Perkembangan berikutnya, informasi jumlah 25.231 pack baru diperoleh pada 23 Januari 2024 pukul 17.27. Menurutnya, PPK KPU Sleman menyetujui usulan PT JKP untuk bekerja sama dengan supplier Asosiasi Perusahaan Jasaboga Indonesia/Perkumpulan Penyelenggaraan Jasaboga Indonesia (APJI/PPJI) Sleman.

Namun, kata Ari, usai pelaksanaan, pada 26 Januari 2024 Ketua KPU Sleman Ahmad Baehaqi dalam sebuah konferensi pers menyatakan, menjatuhkan sanksi kepada vendor dengan memutus kontrak karena wanprestasi.

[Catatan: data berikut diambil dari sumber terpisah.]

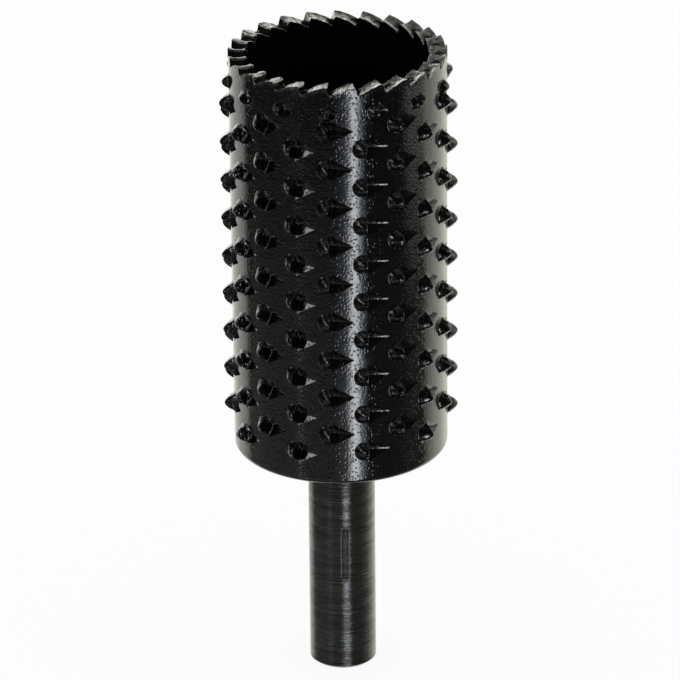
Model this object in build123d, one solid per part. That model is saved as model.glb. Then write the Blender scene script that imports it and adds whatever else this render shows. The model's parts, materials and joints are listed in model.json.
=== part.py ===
from build123d import *
import math
import os

# Rotary rasp: a hollow toothed drum riveted to a plain round shank.
# Lengths are in millimetres and angles in degrees.
# The origin is the centre of the shank's free end. +Z runs up the axis to the drum's open rim.
# A bearing is the angle round the axis from the front (-Y) towards +X, the way every tooth cuts.

# Shank
SHANK_DIAMETER = 8.0
SHANK_LENGTH = 28.7
SHANK_END_CHAMFER = 0.3

# Drum: a cup with one wall and one base
DRUM_DIAMETER = 25.4
DRUM_HEIGHT = 50.0
WALL = 1.95
BASE_THICKNESS = 3.0
BASE_CORNER_RADIUS = 0.7
INSIDE_CORNER_WIDTH = 1.2
BORE_ABOVE_HEAD = 0.2

# Rasp teeth: a slanting punch raises each one from the wall and leaves a pit in front of it
TOOTH_COLUMNS = 19
TOOTH_PITCH = 4.76
TOOTH_BEARING = -4.3
LOWEST_TOOTH = 6.5
TOOTH_ZONE_BOTTOM = 3.6
TOOTH_ZONE_TOP = 45.6
TOOTH_WIDTH = 2.8
TOOTH_RISE = 1.25
TOOTH_SIDES = 6
TOOTH_LEAN = 17.0
PIT_DEPTH = 0.7
PIT_LENGTH = 2.7

# Small teeth: one ring between the rasp teeth and the rim
SMALL_TOOTH_COUNT = 14
SMALL_TOOTH_BEARING = -4.0
SMALL_TOOTH_BELOW_RIM = 3.3
SMALL_TOOTH_SCALE = 0.72

# Rim teeth: saw teeth ground into the open end
RIM_TOOTH_COUNT = 25
RIM_TOOTH_BEARING = -5.2
RIM_TOOTH_DEPTH = 1.15
RIM_FACE_SLANT = 12.0

# Riveted joint: a spigot with two flats goes through the base and is headed over inside
SPIGOT_DIAMETER = 6.0
SPIGOT_ACROSS_FLATS = 5.0
SPIGOT_CLEARANCE = 0.05
WASHER_DIAMETER = 14.0
WASHER_THICKNESS = 1.2
WASHER_EDGE_CHAMFER = 0.2
RIVET_HEAD_DIAMETER = 9.0
RIVET_TOP_DIAMETER = 6.0
RIVET_HEAD_HEIGHT = 1.8

# How far a cutting tool is drawn past the surface that it opens
TOOL_OVERRUN = 1.0

OUTER_RADIUS = DRUM_DIAMETER / 2
INNER_RADIUS = OUTER_RADIUS - WALL
DRUM_FLOOR = SHANK_LENGTH + BASE_THICKNESS
WASHER_TOP = DRUM_FLOOR + WASHER_THICKNESS
RIM_HEIGHT = SHANK_LENGTH + DRUM_HEIGHT
# The straight bore begins just above the rivet head, so that a peg can fill the whole of it.
INSIDE_CORNER_HEIGHT = WASHER_THICKNESS + RIVET_HEAD_HEIGHT + BORE_ABOVE_HEAD
FROM_BELOW = (Align.CENTER, Align.CENTER, Align.MIN)


def at_bearing(shape, bearing, height=0.0):
    """Turns a shape that was built on the +X side to a bearing, and lifts it."""
    return Pos(0, 0, height) * Rot(0, 0, bearing - 90) * shape


def double_flat_bar(diameter, across_flats, length):
    """A round bar with two parallel flats, standing on the XY plane."""
    bar = Cylinder(diameter / 2, length, align=FROM_BELOW)
    return bar & Box(diameter, across_flats, length, align=FROM_BELOW)


def cutting_plane():
    """The plane of a tooth's cutting face, which crosses the wall's surface on the +X side.

    Its X is the drum's axis, its Y leans back out of the wall and its Z points the way of cut.
    """
    lean = math.radians(TOOTH_LEAN)
    forward = (math.sin(lean), math.cos(lean), 0)
    return Plane(origin=(OUTER_RADIUS, 0, 0), x_dir=(0, 0, 1), z_dir=forward)


def raised_tooth(size):
    """A low pyramid on the wall, cut through its widest line by the leaning cutting plane.

    Its rearward side meets that plane in the cutting edge, which sets how high the pyramid's peak is.
    """
    half_width = TOOTH_WIDTH * size / 2
    rearward = half_width * math.cos(math.pi / TOOTH_SIDES)
    rise = TOOTH_RISE * size
    root = PIT_DEPTH * size
    peak = 1 / (1 / rise - math.tan(math.radians(TOOTH_LEAN)) / rearward)
    foot = RegularPolygon(half_width * (1 + root / peak), TOOTH_SIDES)
    clear_of_edge = (rise + peak) / 2
    pyramid = extrude(foot, root + clear_of_edge, taper=math.degrees(math.atan(rearward / peak)))
    stand = Plane(origin=(OUTER_RADIUS - root, 0, 0), x_dir=(0, 0, 1), z_dir=(1, 0, 0))
    return split(stand * pyramid, bisect_by=cutting_plane(), keep=Keep.BOTTOM)


def punched_pit(size):
    """The three-sided pit in front of a tooth, deepest at the cutting face."""
    half_width = TOOTH_WIDTH * size / 2
    depth = PIT_DEPTH * size
    above = TOOL_OVERRUN * size
    mouth = half_width * (1 + above / depth)
    face = cutting_plane() * make_face(Polyline((0, -depth), (mouth, above), (-mouth, above), close=True))
    swing = PIT_LENGTH * size / OUTER_RADIUS
    point = Vertex(OUTER_RADIUS * math.cos(swing), OUTER_RADIUS * math.sin(swing), 0)
    return loft([face.face(), point])


def tooth_places():
    """Bearing and height of every rasp tooth: the columns climb a helix, half a pitch apart."""
    starts = TOOTH_COLUMNS // 2 + 1
    for column in range(TOOTH_COLUMNS):
        bearing = TOOTH_BEARING + column * 360 / TOOTH_COLUMNS
        height = LOWEST_TOOTH + column * starts * TOOTH_PITCH / TOOTH_COLUMNS
        height -= math.floor((height - TOOTH_ZONE_BOTTOM) / TOOTH_PITCH) * TOOTH_PITCH
        while height < TOOTH_ZONE_TOP:
            yield bearing, SHANK_LENGTH + height
            height += TOOTH_PITCH


def small_tooth_places():
    """Bearing and height of every small tooth below the rim."""
    for index in range(SMALL_TOOTH_COUNT):
        bearing = SMALL_TOOTH_BEARING + index * 360 / SMALL_TOOTH_COUNT
        yield bearing, RIM_HEIGHT - SMALL_TOOTH_BELOW_RIM


def rim_gullet():
    """The wedge ground away between two rim teeth, on the +X side at the rim's height."""
    pitch = 2 * math.pi * OUTER_RADIUS / RIM_TOOTH_COUNT
    face_run = RIM_TOOTH_DEPTH * math.tan(math.radians(RIM_FACE_SLANT))
    root = (face_run, -RIM_TOOTH_DEPTH)
    profile = Polyline((0, 0), root, (pitch, 0), (pitch, TOOL_OVERRUN), (0, TOOL_OVERRUN), close=True)
    side = Plane(origin=(OUTER_RADIUS + TOOL_OVERRUN, 0, RIM_HEIGHT), x_dir=(0, 1, 0), z_dir=(1, 0, 0))
    return extrude(side * make_face(profile), -(WALL + 2 * TOOL_OVERRUN))


def drum_hollow():
    """The space inside the drum: a short cone in the corner of the floor, then the straight bore."""
    floor_radius = INNER_RADIUS - INSIDE_CORNER_WIDTH
    corner = Cone(floor_radius, INNER_RADIUS, INSIDE_CORNER_HEIGHT, align=FROM_BELOW)
    bore = Cylinder(INNER_RADIUS, DRUM_HEIGHT, align=FROM_BELOW)
    return Pos(0, 0, BASE_THICKNESS) * (corner + Pos(0, 0, INSIDE_CORNER_HEIGHT) * bore)


def drum_cup():
    """The plain cup: wall, base, the hole for the spigot and the eased corners."""
    cup = Cylinder(OUTER_RADIUS, DRUM_HEIGHT, align=FROM_BELOW)
    cup = fillet(cup.edges().group_by(Axis.Z)[0], BASE_CORNER_RADIUS)
    play = 2 * SPIGOT_CLEARANCE
    hole = double_flat_bar(SPIGOT_DIAMETER + play, SPIGOT_ACROSS_FLATS + play, BASE_THICKNESS)
    return Pos(0, 0, SHANK_LENGTH) * (cup - drum_hollow() - hole)


def make_rasp_drum():
    """The drum: one cup with its pits, raised teeth and rim teeth."""
    pits = []
    teeth = []
    for size, places in ((1.0, tooth_places()), (SMALL_TOOTH_SCALE, small_tooth_places())):
        pit = punched_pit(size)
        tooth = raised_tooth(size)
        for bearing, height in places:
            pits.append(at_bearing(pit, bearing, height))
            teeth.append(at_bearing(tooth, bearing, height))
    gullets = []
    for index in range(RIM_TOOTH_COUNT):
        gullets.append(at_bearing(rim_gullet(), RIM_TOOTH_BEARING + index * 360 / RIM_TOOTH_COUNT))
    return drum_cup() - pits - gullets + teeth


def make_shank():
    """The shank: a plain pin, its shoulder under the drum, the spigot and the rivet head."""
    pin = Cylinder(SHANK_DIAMETER / 2, SHANK_LENGTH, align=FROM_BELOW)
    pin = chamfer(pin.edges().group_by(Axis.Z)[0], SHANK_END_CHAMFER)
    grip = WASHER_TOP - SHANK_LENGTH
    spigot = Pos(0, 0, SHANK_LENGTH) * double_flat_bar(SPIGOT_DIAMETER, SPIGOT_ACROSS_FLATS, grip)
    head = Cone(RIVET_HEAD_DIAMETER / 2, RIVET_TOP_DIAMETER / 2, RIVET_HEAD_HEIGHT, align=FROM_BELOW)
    return pin + spigot + Pos(0, 0, WASHER_TOP) * head


def make_rivet_washer():
    """The washer between the drum's floor and the rivet head."""
    disc = Cylinder(WASHER_DIAMETER / 2, WASHER_THICKNESS, align=FROM_BELOW)
    disc = chamfer(disc.edges(), WASHER_EDGE_CHAMFER)
    hole = Cylinder(SPIGOT_DIAMETER / 2 + SPIGOT_CLEARANCE, WASHER_THICKNESS, align=FROM_BELOW)
    return Pos(0, 0, DRUM_FLOOR) * (disc - hole)


os.makedirs("parts", exist_ok=True)
export_step(make_rasp_drum(), "parts/rasp_drum.step")
export_step(make_shank(), "parts/shank.step")
export_step(make_rivet_washer(), "parts/rivet_washer.step")
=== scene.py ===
"""Looks of the rotary rasp: lacquered toothed drum, ground rim, turned shank and its studio.

Lengths are millimetres and become metres when a mesh is written. In the drum's classes a height is
above the drum's underside, and elsewhere it is above the shank's free end. A bearing is the angle
round the axis from the front (-Y) towards +X, the way every tooth cuts.
"""
import json
import logging
import math
from dataclasses import dataclass
from enum import Enum

import bpy
import numpy as np
from mathutils import Matrix, Vector

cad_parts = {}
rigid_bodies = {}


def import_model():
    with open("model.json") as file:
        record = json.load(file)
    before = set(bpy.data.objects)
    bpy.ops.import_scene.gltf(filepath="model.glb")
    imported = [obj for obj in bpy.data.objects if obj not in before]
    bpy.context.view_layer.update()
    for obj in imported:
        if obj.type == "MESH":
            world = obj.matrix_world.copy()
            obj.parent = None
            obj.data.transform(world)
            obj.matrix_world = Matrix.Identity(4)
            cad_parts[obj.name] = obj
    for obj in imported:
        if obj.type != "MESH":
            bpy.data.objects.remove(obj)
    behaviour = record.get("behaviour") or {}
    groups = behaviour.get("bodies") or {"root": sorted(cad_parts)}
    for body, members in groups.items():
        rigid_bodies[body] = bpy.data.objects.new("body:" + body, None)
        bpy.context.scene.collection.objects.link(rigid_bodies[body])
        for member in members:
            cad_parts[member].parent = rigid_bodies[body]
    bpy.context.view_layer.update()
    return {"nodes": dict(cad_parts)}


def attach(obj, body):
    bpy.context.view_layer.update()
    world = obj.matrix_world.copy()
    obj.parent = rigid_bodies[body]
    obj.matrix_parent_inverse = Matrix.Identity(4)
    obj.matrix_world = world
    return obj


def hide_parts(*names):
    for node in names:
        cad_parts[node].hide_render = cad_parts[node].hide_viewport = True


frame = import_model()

MM = 0.001
BODY = "root"
FULL_TURN = 2 * math.pi
# Degrees from the horizon straight up.
UPRIGHT = 90.0
# A relief smaller than this counts as the plain wall.
LEVEL = 1e-3
# A point this close to the wall's radius, in metres, lies on the wall.
ON_RADIUS_M = 1e-6
# Stands in for zero in a division or a comparison.
TINY = 1e-9

Array = np.ndarray
Inputs = dict[str | int, object]
Material = bpy.types.Material
Object = bpy.types.Object
Socket = bpy.types.NodeSocket
Triple = tuple[float, float, float]

log = logging.getLogger("rasp")


class Slot(Enum):
    """The record's material slots that the pieces take their finish from."""

    LACQUER = "black_lacquer"
    SHANK = "blackened_steel"
    WASHER = "plain_steel"


# Meshes


def ring_points(radius: Array, bearing: Array, height: Array) -> Array:
    """Points at a radius, a bearing in radians and a height: (r sin b, -r cos b, z)."""
    radius, bearing, height = np.broadcast_arrays(radius, bearing, height)
    return np.stack([radius * np.sin(bearing), -radius * np.cos(bearing), height], axis=-1)


def grid_triangles(points: Array, close_rows: bool) -> tuple[Array, Array]:
    """Two triangles for each cell of a grid that is closed round its columns.

    Each cell is cut along its shorter diagonal, so that a crease through corners stays straight.

    Args:
        points: grid of points, rows by columns by 3.
        close_rows: whether the last row joins the first.

    Returns:
        The triangles' point numbers, and the row of the cell that each one came from.
    """
    rows, columns = points.shape[:2]
    number = np.arange(rows * columns).reshape(rows, columns)
    last = rows if close_rows else rows - 1
    a, d = number[:last], np.roll(number, -1, axis=0)[:last]
    b, c = np.roll(a, -1, axis=1), np.roll(d, -1, axis=1)
    flat = points.reshape(-1, 3)
    ac, bd = (np.linalg.norm(flat[p] - flat[q], axis=-1) for p, q in ((a, c), (b, d)))
    corners = np.where(ac <= bd, [[a, b, c], [a, c, d]], [[a, b, d], [b, c, d]])
    return corners.transpose(2, 3, 0, 1).reshape(-1, 3), np.repeat(np.arange(last), 2 * columns)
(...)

“Pernyataan itu patut diduga merupakan sebuah kebohongan. Sebab, antara PT JKP dengan KPU Sleman belum ada kontrak sama sekali. Dengan begitu, tidak ada kontrak yang diputus,” tegasnya.

Ari menilai pernyataan ketua KPU Sleman sangat buru-buru karena tanpa klarifikasi. Hal ini merugikan pihaknya secara institusi maupun pribadi. Dia juga menegaskan, terjadi kesalahan informasi yang menyebutkan isi snack hanya senilai Rp. 2.500.

PT JKP juga merasa lega setelah membaca pemberitaan dari Kejaksaan Tinggi DIY yang menjelaskan, belum ada indikasi ke arah penyimpangan dalam penggunaan keuangan negara.